Transcribe only the lines of the listing below from the one holding "make_back_channels()" through the one holding "obj.matrix_parent_inverse = Matrix.Identity(4)", inclusive, without any change.

---

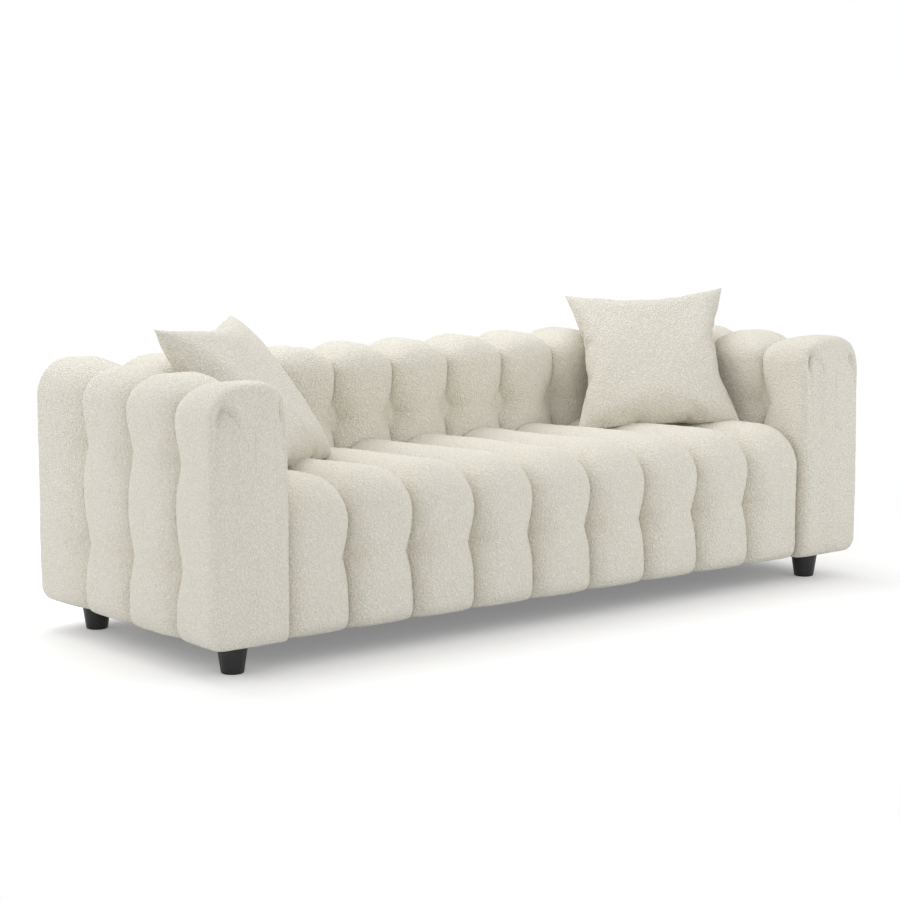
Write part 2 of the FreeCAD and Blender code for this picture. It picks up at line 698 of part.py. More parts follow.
def make_feet():
    """Tapered round feet on bolts that screw into tee nuts over the arms' bottom boards."""
    bolt_low = FOOT_TOP_LEVEL - FOOT_BOLT_DEPTH
    nut_top = FRAME_BOTTOM + BOARD + NUT_PLATE
    for side, block in ARMS.items():
        for end, v in zip(("front", "rear"), foot_places()):
            floor = block.point(FOOT_INSET, v, 0)
            profile = [
                (FOOT_BOTTOM / 2 - FOOT_EDGE, 0.0),
                (FOOT_BOTTOM / 2, FOOT_EDGE),
                (FOOT_TOP / 2, FOOT_TOP_LEVEL),
            ]
            bolt_foot = floor + Vector(0, 0, bolt_low)
            socket = pole(bolt_foot, BOLT / 2 + HOLE_CLEARANCE, FOOT_BOLT_DEPTH)
            foot = turned(floor, profile, FOOT_SIDES).cut(socket)
            keep(f"{side}_{end}_foot", *foot.Solids)
            keep("foot_bolts", pole(bolt_foot, BOLT / 2, nut_top - bolt_low))
            flange = pole(floor + Vector(0, 0, nut_top - NUT_PLATE), NUT_FLANGE / 2, NUT_PLATE)
            barrel_foot = floor + Vector(0, 0, nut_top - NUT_PLATE - NUT_BARREL_LENGTH)
            barrel = pole(barrel_foot, NUT_BARREL / 2, NUT_BARREL_LENGTH)
            bore = pole(barrel_foot, BOLT / 2 + HOLE_CLEARANCE, NUT_BARREL_LENGTH + NUT_PLATE)
            keep("foot_tee_nuts", flange.fuse(barrel).cut(bore))


def make_frame_bolts():
    """Bolts from inside the seat frame into the arms' posts and the back's bottom board."""
    level = FRAME_BOTTOM + BLOCK_HEIGHT / 2
    reach = BOARD + (ARM_WIDTH - CORE_IN - ARM_CORE) + FRAME_BOLT_BITE
    for block in ARMS.values():
        for v in mid_posts():
            head = block.point(ARM_WIDTH + BOARD + BOLT_HEAD_HEIGHT, v, level)
            cap = pole(head, BOLT_HEAD / 2, BOLT_HEAD_HEIGHT, block.inward * -1)
            shank = pole(head, BOLT / 2, reach + BOLT_HEAD_HEIGHT, block.inward * -1)
            keep("frame_bolts", cap.fuse(shank))
    for v in rear_bolts():
        head = Vector(v, BASE_REAR - BOARD - BOLT_HEAD_HEIGHT, FRAME_BOTTOM + BOARD / 2)
        cap = pole(head, BOLT_HEAD / 2, BOLT_HEAD_HEIGHT, Vector(0, 1, 0))
        length = BOLT_HEAD_HEIGHT + BOARD + FRAME_BOLT_BITE
        keep("frame_bolts", cap.fuse(pole(head, BOLT / 2, length, Vector(0, 1, 0))))


def cushion(inset):
    """A filled square cushion lying flat round the origin, this far inside its cover's face.

    Its edges are drawn in between pointed corners, and its two faces swell from a thin
    edge to the full thickness in the middle.
    """
    half = PILLOW_SIZE / 2 - inset
    swell = PILLOW_THICKNESS / 2 - inset - (PILLOW_EDGE / 2 - inset * 0.5)
    lip = PILLOW_EDGE / 2 - inset * 0.5
    ticks = [math.sin(math.pi / 2 * (2 * n / PILLOW_CELLS - 1)) for n in range(PILLOW_CELLS + 1)]

    def point(s, t, side):
        x = s * (half - PILLOW_DRAW * (1 - t * t) * s * s)
        y = t * (half - PILLOW_DRAW * (1 - s * s) * t * t)
        full = max(0.0, (1 - s * s) * (1 - t * t)) ** PILLOW_FULLNESS
        return Vector(x, y, side * (lip + swell * full))

    upper = [[point(s, t, 1) for s in ticks] for t in ticks]
    lower = [[point(s, t, -1) for s in ticks] for t in ticks]
    faces = patch(upper) + patch(lower)
    for pick in (
        lambda rows: rows[0],
        lambda rows: rows[-1],
        lambda rows: [row[0] for row in rows],
        lambda rows: [row[-1] for row in rows],
    ):
        faces += patch([pick(upper), pick(lower)])
    return closed(faces)


def pillow_place(way, from_arm, from_back, rise, turn, lean, tip):
    """A pillow's middle beside an arm, turned about the upright, laid back and tipped."""
    middle = Vector(
        way * (SEAT_HALF - from_arm),
        HALF_DEPTH - BACK_THICKNESS - from_back,
        SEAT_HEIGHT + rise,
    )
    spin = FreeCAD.Rotation(Vector(0, 0, 1), turn)
    laid_back = FreeCAD.Rotation(Vector(1, 0, 0), 90 - lean)
    tipped = FreeCAD.Rotation(Vector(0, 0, 1), tip)
    return FreeCAD.Placement(middle, spin * laid_back * tipped)


def make_pillows():
    places = {
        "left": pillow_place(
            -1,
            LEFT_PILLOW_FROM_ARM,
            LEFT_PILLOW_FROM_BACK,
            LEFT_PILLOW_RISE,
            LEFT_PILLOW_TURN,
            LEFT_PILLOW_LEAN,
            LEFT_PILLOW_TIP,
        ),
        "right": pillow_place(
            1,
            RIGHT_PILLOW_FROM_ARM,
            RIGHT_PILLOW_FROM_BACK,
            RIGHT_PILLOW_RISE,
            RIGHT_PILLOW_TURN,
            RIGHT_PILLOW_LEAN,
            RIGHT_PILLOW_TIP,
        ),
    }
    for side, place in places.items():
        cover = cushion(0.0).cut(cushion(PILLOW_CLOTH))
        insert = cushion(PILLOW_CLOTH)
        for solid in (cover, insert):
            solid.Placement = place.multiply(solid.Placement)
        keep(f"{side}_pillow_cover", *cover.Solids)
        keep(f"{side}_pillow_insert", insert)


make_seat_channels()
make_back_channels()
make_arm_channels()
make_arm_frames()
make_back_frame()
make_seat_frame()
make_springs()
make_dust_covers()
make_feet()
make_frame_bolts()
make_pillows()

os.makedirs("parts", exist_ok=True)
for name, solids in built.items():
    Part.makeCompound(solids).exportStep(f"parts/{name}.step")
print(len(built), "nodes,", sum(len(solids) for solids in built.values()), "solids")
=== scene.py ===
# %% [markdown]
# A tuxedo sofa covered in cream boucle, with stuffed channels and two throw pillows.
# The rigid inside of the sofa (timber, springs, bolts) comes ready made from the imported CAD
# model, which also fixes every size. What Blender adds is what the hand and the eye meet: the
# stuffed cloth, its tufts and pleats, the pillows, the feet and all the finishes.

import json
import math

import bmesh
import bpy
import numpy as np
from mathutils import Matrix, Vector


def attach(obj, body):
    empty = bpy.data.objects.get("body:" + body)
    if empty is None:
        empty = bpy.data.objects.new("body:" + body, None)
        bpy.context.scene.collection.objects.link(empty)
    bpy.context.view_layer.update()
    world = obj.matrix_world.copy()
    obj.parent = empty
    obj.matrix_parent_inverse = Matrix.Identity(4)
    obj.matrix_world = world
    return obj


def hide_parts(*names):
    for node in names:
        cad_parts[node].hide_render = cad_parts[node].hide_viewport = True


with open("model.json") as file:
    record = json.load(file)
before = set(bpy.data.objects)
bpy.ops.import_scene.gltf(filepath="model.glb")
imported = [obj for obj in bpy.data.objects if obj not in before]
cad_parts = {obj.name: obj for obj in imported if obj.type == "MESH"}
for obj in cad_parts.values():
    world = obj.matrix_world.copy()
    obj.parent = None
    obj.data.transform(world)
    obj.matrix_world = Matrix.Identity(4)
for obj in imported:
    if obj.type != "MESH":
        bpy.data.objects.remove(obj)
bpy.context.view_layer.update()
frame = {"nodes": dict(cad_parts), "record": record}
MM = 0.001

# %% [markdown]
# The sizes are those of the CAD model, in millimetres. A wall of the sofa (an arm or the back)
# is a pad of even thickness wrapped over a box, so one path over the box, up the outside, over
# the top and down the inside, describes the whole wall. The seat's pad has a path of its own: up
# the front, over a big roll and back, falling slightly to the rear. STEP is the distance between
# the points of every surface that is worked out here.

# %% Sizes
LENGTH, DEPTH, HEIGHT = 2170.0, 850.0, 690.0
FOOT_HEIGHT = 74.0
ARM_WIDTH, BACK_THICKNESS = 212.0, 230.0
SEAT_HEIGHT, SEAT_SETBACK, SEAT_FALL, DECK_HEIGHT = 450.0, 20.0, 20.0, 330.0
SEAT_CHANNELS, ARM_CHANNELS = 9, 4
WALL_PAD, SEAT_PAD = 45.0, 60.0
OUTER_ROLL, INNER_ROLL, SEAT_ROLL = 90.0, 70.0, 112.0
HIGH_TUFT, LOW_TUFT = 500.0, 250.0
CLEARANCE = 0.3
HALF_LENGTH, HALF_DEPTH = LENGTH / 2, DEPTH / 2
SEAT_HALF = HALF_LENGTH - ARM_WIDTH
BACK_HALF = SEAT_HALF - CLEARANCE
SEAT_FRONT = -HALF_DEPTH + SEAT_SETBACK
SEAT_REAR = HALF_DEPTH - BACK_THICKNESS - CLEARANCE
SEAT_SLOPE = math.atan(SEAT_FALL / (SEAT_REAR - SEAT_FRONT))
SEAT_PITCH, BACK_PITCH = 2 * SEAT_HALF / SEAT_CHANNELS, 2 * BACK_HALF / SEAT_CHANNELS
ARM_PITCH = DEPTH / ARM_CHANNELS
STEP = 3.6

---

> _TASK OUTPUT_
make_back_channels()
make_arm_channels()
make_arm_frames()
make_back_frame()
make_seat_frame()
make_springs()
make_dust_covers()
make_feet()
make_frame_bolts()
make_pillows()

os.makedirs("parts", exist_ok=True)
for name, solids in built.items():
    Part.makeCompound(solids).exportStep(f"parts/{name}.step")
print(len(built), "nodes,", sum(len(solids) for solids in built.values()), "solids")
=== scene.py ===
# %% [markdown]
# A tuxedo sofa covered in cream boucle, with stuffed channels and two throw pillows.
# The rigid inside of the sofa (timber, springs, bolts) comes ready made from the imported CAD
# model, which also fixes every size. What Blender adds is what the hand and the eye meet: the
# stuffed cloth, its tufts and pleats, the pillows, the feet and all the finishes.

import json
import math

import bmesh
import bpy
import numpy as np
from mathutils import Matrix, Vector


def attach(obj, body):
    empty = bpy.data.objects.get("body:" + body)
    if empty is None:
        empty = bpy.data.objects.new("body:" + body, None)
        bpy.context.scene.collection.objects.link(empty)
    bpy.context.view_layer.update()
    world = obj.matrix_world.copy()
    obj.parent = empty
    obj.matrix_parent_inverse = Matrix.Identity(4)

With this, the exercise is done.